Lo que prohíbe la ley es establecer “cualquier tipo de gravamen, tasa, impuesto, arancel o tarifa”. Pero, además de garantizar la gratuidad, reconoce el carácter de bien público y derecho humano personal y social de la educación y el conocimiento, incluyendo a la educación superior universitaria y no universitaria, al tiempo que garantiza la igualdad de oportunidades, el acceso, la permanencia y la graduación de los alumnos. La Nación ve esto como una injusticia porque no se introduce ningún recurso darwiniano (en el único Estado que cree el diario fundado por Mitre es en el Estado darwiniano) para restringir el acceso y la permanencia en la universidad.

Para reimplantar la universidad de la contrarreforma, La Nación omite decir que Argentina tiene una tasa de pasaje del secundario a la universidad de alrededor del 65 por ciento, la más alta de América Latina. Este dato significa que existe una escuela pública verdaderamente universal, y una presión social ascendente que aspira a la movilidad y encuentra en el acceso libre a las universidades una posibilidad concreta de progreso.

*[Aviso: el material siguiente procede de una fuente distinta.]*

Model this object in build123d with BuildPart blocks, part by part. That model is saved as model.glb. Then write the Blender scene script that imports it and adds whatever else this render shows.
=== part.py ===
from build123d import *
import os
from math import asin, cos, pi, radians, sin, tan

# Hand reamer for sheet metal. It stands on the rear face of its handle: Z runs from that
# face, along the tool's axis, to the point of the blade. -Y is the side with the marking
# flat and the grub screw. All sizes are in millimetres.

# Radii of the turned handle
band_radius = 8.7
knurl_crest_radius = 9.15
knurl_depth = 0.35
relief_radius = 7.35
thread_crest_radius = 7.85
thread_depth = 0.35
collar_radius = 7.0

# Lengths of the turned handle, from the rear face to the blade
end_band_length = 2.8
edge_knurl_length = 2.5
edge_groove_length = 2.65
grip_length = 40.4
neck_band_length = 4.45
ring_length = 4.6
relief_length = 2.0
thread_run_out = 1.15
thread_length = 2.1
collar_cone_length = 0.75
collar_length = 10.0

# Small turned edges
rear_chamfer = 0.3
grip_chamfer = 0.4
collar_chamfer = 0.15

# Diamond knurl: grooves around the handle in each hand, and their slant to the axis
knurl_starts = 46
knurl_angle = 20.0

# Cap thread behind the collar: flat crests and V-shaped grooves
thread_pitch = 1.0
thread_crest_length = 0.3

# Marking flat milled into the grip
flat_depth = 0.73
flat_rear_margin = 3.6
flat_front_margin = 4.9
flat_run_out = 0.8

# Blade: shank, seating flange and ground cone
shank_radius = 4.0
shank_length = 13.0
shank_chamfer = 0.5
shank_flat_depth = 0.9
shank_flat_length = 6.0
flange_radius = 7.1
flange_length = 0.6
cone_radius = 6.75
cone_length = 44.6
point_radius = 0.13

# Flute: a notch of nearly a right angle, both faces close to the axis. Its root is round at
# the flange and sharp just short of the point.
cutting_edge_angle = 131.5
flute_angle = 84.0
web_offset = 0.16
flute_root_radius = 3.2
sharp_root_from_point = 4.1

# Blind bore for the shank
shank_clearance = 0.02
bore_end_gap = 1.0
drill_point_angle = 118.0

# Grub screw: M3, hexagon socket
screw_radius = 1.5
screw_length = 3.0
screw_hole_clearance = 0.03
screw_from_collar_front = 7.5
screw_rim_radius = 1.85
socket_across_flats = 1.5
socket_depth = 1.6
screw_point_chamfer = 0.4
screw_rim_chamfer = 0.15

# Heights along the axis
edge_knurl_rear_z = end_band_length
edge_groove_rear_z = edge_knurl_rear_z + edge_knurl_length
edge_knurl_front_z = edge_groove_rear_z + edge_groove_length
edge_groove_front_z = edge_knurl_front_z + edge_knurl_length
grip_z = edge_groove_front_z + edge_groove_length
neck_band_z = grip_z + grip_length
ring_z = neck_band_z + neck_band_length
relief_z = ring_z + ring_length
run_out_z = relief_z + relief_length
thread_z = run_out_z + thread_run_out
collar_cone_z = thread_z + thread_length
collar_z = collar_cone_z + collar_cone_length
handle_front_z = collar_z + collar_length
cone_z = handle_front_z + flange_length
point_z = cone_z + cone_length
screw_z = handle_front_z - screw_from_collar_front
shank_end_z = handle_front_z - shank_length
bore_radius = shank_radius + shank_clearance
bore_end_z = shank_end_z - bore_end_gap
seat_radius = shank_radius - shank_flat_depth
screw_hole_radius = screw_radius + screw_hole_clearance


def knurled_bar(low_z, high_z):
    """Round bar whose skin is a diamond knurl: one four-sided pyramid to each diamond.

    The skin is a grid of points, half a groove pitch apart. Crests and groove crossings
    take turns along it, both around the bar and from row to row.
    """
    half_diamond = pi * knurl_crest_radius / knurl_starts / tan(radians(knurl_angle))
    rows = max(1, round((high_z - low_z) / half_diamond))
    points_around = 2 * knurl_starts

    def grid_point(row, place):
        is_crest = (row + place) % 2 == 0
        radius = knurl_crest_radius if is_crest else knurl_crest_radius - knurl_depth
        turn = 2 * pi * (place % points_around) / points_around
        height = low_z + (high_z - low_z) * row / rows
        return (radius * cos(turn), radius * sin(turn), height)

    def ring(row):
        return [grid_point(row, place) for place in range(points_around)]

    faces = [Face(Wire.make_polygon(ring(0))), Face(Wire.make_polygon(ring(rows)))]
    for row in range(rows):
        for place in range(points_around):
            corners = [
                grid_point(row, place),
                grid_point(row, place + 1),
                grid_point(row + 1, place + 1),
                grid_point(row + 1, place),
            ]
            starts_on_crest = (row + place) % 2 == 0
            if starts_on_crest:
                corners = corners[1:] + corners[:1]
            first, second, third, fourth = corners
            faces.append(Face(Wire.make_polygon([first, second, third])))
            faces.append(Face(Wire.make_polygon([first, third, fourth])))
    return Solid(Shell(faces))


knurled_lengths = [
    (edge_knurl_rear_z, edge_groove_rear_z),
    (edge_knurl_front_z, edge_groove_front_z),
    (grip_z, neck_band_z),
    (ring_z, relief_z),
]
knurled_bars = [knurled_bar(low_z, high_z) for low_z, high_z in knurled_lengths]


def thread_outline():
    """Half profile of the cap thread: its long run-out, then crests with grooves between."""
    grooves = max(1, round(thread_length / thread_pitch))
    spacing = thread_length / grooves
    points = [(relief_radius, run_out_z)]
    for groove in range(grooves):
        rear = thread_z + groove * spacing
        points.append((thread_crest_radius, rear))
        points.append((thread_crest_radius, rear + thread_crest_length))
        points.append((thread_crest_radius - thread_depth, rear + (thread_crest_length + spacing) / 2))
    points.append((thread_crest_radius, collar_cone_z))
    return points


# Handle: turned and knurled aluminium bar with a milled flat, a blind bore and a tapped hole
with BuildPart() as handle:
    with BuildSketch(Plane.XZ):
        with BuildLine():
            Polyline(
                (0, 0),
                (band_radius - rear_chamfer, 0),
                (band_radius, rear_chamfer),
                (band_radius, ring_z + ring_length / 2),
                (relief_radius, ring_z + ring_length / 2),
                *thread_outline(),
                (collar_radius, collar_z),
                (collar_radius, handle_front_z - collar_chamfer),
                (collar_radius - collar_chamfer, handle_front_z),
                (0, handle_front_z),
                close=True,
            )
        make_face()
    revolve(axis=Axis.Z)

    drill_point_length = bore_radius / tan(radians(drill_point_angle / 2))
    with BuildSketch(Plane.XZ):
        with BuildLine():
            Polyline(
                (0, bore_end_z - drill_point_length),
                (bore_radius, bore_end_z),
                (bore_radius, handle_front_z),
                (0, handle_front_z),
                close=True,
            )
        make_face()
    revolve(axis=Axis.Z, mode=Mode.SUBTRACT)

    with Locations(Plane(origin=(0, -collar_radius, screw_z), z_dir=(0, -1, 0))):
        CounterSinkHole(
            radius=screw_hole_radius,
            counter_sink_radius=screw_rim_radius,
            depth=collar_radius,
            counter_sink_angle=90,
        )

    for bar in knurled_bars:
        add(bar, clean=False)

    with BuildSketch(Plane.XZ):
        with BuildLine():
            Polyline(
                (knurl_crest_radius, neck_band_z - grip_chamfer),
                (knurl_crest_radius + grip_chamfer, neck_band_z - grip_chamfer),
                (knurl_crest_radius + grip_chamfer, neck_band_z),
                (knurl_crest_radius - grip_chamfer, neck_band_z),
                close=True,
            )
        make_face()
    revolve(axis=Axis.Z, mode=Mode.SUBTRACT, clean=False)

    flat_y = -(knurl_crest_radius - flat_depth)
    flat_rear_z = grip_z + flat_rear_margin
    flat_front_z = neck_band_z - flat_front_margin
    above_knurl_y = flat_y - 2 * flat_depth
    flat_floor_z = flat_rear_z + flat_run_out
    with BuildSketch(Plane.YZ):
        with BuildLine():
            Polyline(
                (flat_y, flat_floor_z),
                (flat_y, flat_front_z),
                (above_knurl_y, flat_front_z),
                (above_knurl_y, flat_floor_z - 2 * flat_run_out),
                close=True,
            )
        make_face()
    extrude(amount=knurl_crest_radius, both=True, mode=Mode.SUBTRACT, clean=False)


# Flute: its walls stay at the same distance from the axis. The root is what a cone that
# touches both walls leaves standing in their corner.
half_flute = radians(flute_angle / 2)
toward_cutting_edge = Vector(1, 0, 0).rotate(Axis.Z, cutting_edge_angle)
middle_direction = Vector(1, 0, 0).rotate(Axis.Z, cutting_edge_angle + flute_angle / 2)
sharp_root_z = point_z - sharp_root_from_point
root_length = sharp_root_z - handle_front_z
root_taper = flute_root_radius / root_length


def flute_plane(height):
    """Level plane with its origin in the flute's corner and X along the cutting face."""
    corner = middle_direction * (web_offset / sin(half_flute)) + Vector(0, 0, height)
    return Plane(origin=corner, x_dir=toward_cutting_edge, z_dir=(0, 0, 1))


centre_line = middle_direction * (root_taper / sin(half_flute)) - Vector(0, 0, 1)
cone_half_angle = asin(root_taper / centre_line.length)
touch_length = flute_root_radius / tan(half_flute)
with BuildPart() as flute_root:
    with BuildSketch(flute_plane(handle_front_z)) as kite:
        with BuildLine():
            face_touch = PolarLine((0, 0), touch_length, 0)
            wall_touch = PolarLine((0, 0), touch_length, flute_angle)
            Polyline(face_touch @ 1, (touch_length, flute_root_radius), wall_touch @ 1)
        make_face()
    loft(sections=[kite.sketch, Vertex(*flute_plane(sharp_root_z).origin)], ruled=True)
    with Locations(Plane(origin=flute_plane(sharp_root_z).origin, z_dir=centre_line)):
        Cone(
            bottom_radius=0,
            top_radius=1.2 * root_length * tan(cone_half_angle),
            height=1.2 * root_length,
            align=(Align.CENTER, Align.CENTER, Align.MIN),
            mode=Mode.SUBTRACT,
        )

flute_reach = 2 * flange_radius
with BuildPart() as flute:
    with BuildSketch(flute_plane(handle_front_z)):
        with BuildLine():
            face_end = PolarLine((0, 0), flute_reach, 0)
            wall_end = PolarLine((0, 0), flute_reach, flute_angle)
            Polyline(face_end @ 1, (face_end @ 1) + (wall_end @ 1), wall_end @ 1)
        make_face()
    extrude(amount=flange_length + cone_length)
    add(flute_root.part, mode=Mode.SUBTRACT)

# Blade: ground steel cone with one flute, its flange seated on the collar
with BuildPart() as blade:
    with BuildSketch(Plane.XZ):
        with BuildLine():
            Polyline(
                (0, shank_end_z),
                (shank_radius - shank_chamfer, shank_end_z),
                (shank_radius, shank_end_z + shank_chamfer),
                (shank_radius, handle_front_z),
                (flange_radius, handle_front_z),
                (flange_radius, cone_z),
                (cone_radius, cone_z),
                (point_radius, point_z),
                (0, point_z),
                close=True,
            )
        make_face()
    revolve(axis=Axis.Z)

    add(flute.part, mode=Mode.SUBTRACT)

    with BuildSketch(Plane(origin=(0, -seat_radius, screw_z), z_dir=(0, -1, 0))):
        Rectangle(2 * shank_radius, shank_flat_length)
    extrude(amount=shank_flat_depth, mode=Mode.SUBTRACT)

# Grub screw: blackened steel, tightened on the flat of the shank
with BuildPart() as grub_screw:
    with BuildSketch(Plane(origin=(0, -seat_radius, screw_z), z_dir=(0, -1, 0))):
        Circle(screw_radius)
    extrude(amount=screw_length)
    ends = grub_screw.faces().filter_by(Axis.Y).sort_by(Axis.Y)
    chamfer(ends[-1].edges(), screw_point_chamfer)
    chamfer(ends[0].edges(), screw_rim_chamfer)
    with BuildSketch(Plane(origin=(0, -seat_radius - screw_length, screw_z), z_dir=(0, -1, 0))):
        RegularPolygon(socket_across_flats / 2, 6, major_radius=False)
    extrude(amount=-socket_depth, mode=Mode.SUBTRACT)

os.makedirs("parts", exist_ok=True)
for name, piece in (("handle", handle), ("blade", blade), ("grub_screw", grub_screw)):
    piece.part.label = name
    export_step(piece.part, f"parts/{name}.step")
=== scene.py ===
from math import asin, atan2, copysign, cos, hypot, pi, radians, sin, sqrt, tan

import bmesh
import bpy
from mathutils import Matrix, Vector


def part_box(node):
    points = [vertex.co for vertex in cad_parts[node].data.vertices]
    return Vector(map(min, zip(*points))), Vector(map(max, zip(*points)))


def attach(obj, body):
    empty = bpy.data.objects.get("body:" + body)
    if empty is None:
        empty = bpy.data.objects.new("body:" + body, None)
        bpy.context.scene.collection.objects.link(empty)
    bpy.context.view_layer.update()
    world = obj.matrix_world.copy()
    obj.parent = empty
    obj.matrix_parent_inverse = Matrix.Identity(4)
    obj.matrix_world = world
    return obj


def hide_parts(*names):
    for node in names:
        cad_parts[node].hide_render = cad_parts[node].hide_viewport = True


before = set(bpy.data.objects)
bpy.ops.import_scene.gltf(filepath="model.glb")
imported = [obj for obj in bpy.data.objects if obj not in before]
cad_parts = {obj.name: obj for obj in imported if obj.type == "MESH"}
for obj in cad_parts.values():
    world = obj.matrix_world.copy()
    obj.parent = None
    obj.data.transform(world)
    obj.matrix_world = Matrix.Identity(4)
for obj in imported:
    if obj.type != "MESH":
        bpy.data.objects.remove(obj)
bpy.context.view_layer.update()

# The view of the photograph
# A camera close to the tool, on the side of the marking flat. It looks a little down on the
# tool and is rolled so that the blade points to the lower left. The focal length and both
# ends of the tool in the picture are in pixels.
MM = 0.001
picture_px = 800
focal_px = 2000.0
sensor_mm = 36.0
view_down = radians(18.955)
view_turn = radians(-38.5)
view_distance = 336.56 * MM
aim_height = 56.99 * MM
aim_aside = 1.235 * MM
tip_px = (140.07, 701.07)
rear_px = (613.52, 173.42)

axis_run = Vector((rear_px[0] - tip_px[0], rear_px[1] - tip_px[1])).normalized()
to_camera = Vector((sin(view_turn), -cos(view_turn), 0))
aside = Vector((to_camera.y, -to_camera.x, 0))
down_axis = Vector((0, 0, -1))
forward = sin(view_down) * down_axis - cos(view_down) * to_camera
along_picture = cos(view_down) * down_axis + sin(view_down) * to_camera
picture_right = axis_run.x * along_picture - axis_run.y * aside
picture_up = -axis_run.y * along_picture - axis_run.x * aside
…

La reacción conservadora no tolera ideológicamente la cantidad. Prefiere que haya pocos aspirantes, para que tengan menos posibilidades de progreso aquellos que por su condición socioeconómica tienen menos posibilidades de acceso y ven a la universidad como una herramienta fundamental para su movilidad social. Fue el peronismo el que advirtió el poder de esa herramienta, cuando se pasó de una población universitaria de 51.272 alumnos en 1947 a 143.542 en 1955; fundamentalmente, a partir de noviembre de 1949, cuando el Congreso Nacional sancionó la ley de gratuidad de los estudios terciarios y universitarios. ¿Quién puede creer que hubo menos egresados en 1955 que en 1947?

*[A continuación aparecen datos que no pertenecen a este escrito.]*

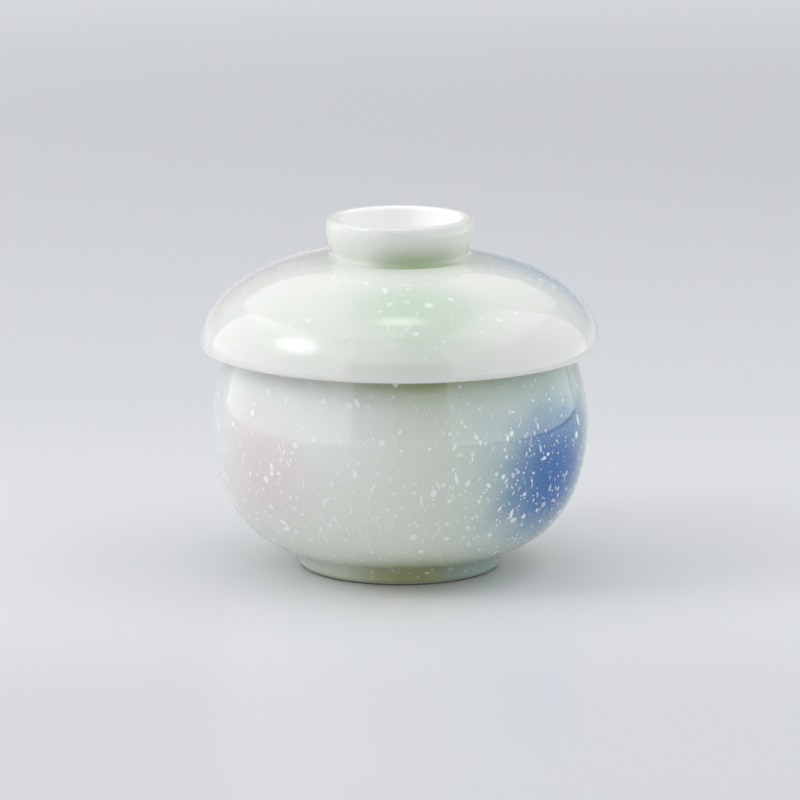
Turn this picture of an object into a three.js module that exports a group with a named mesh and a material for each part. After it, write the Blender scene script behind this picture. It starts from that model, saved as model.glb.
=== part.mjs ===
// A round porcelain rice bowl with an overlapping domed lid, in millimetres, +Z up.
// The origin is the centre of the ring that the foot stands on. Both pieces are turned
// forms: the bowl with its foot ring is one fired piece, and so is the lid with its ring knob.
import * as THREE from "three";

const segments = 48; // facets around each turned piece
const fillet = 1.2; // size of the inner corners, which the glaze fills

// Foot: the ring that the bowl stands on
const footRadius = 26.3;
const footHeight = 4.4;
const footFlare = 0.6; // the ring is this much wider where it meets the belly
const footLand = 2; // width of the flat resting face
const footEdge = 0.7; // rounding of the resting face's two edges
const footWidth = 3.9; // from the ring's outer side to the hollow under the bowl
const footHollow = 3.2; // height of the underside inside the ring

// Bowl: belly, shoulder and rim
const bowlRadius = 50;
const bellyHeight = 40.2; // height of the widest circle
const bellySpread = 8.9; // how far the belly's curve first runs outwards from the foot
const bellyLift = 2.1; // and how far it rises over that run
const bellyFullness = 26.8; // how far down from the widest circle it stays nearly upright
const shoulderRise = 8; // how far up from there the shoulder stays nearly upright
const neckLength = 10.9; // and how far down from the rim
const rimWall = 2.8;
const bellyWall = 3.2;
const baseWall = 4.2;
const floorHeight = 7.2; // the lowest point inside the bowl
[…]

Todavía no sabemos qué tasa de egreso tendrá el sistema de universidades públicas dentro de 10 años. Pero sí es posible imaginar que tendrá un gran impacto sobre el mismo la creación de las nuevas universidades, que aumentaron un 35 por ciento su matrícula respecto de 2001.

El dato de que hoy sólo egresa el 26 por ciento de los alumnos universitarios, y en el que el tradicional matutino ve el drama de un supuesto “fracaso”, no contempla ese impacto que ya se observa. Sobre todo en las universidades del Gran Buenos Aires, porque los alumnos de bajos recursos no están ahora condenados a viajar desde La Matanza, General San Martín, Moreno o Florencio Varela hacia la Universidad de Buenos Aires o la Universidad Nacional de La Plata. Tampoco se detiene a pensar que la universidad le deja a quienes hayan pasado por ella una experiencia, una cultura y un conocimiento universitarios aún en aquellos que por diversas razones no puedan egresar, aunque esto no coincida con la conceptualización de eficiencia de quien escribió la editorial.

Que todos los alumnos salgan con un diploma de la universidad es la meta por la que debemos luchar. Pero para no reducir todas las variables educativas a la de la eficacia. Hay que pensar que para egresar hay que estar en la universidad, y para estar, primero, hay que entrar. El Estado es el que debe garantizar las condiciones para el libre acceso a la misma y promover y apoyar a los estudiantes a través de los medios a su alcance en el proceso que va desde el ingreso hasta el egreso de las aulas universitarias.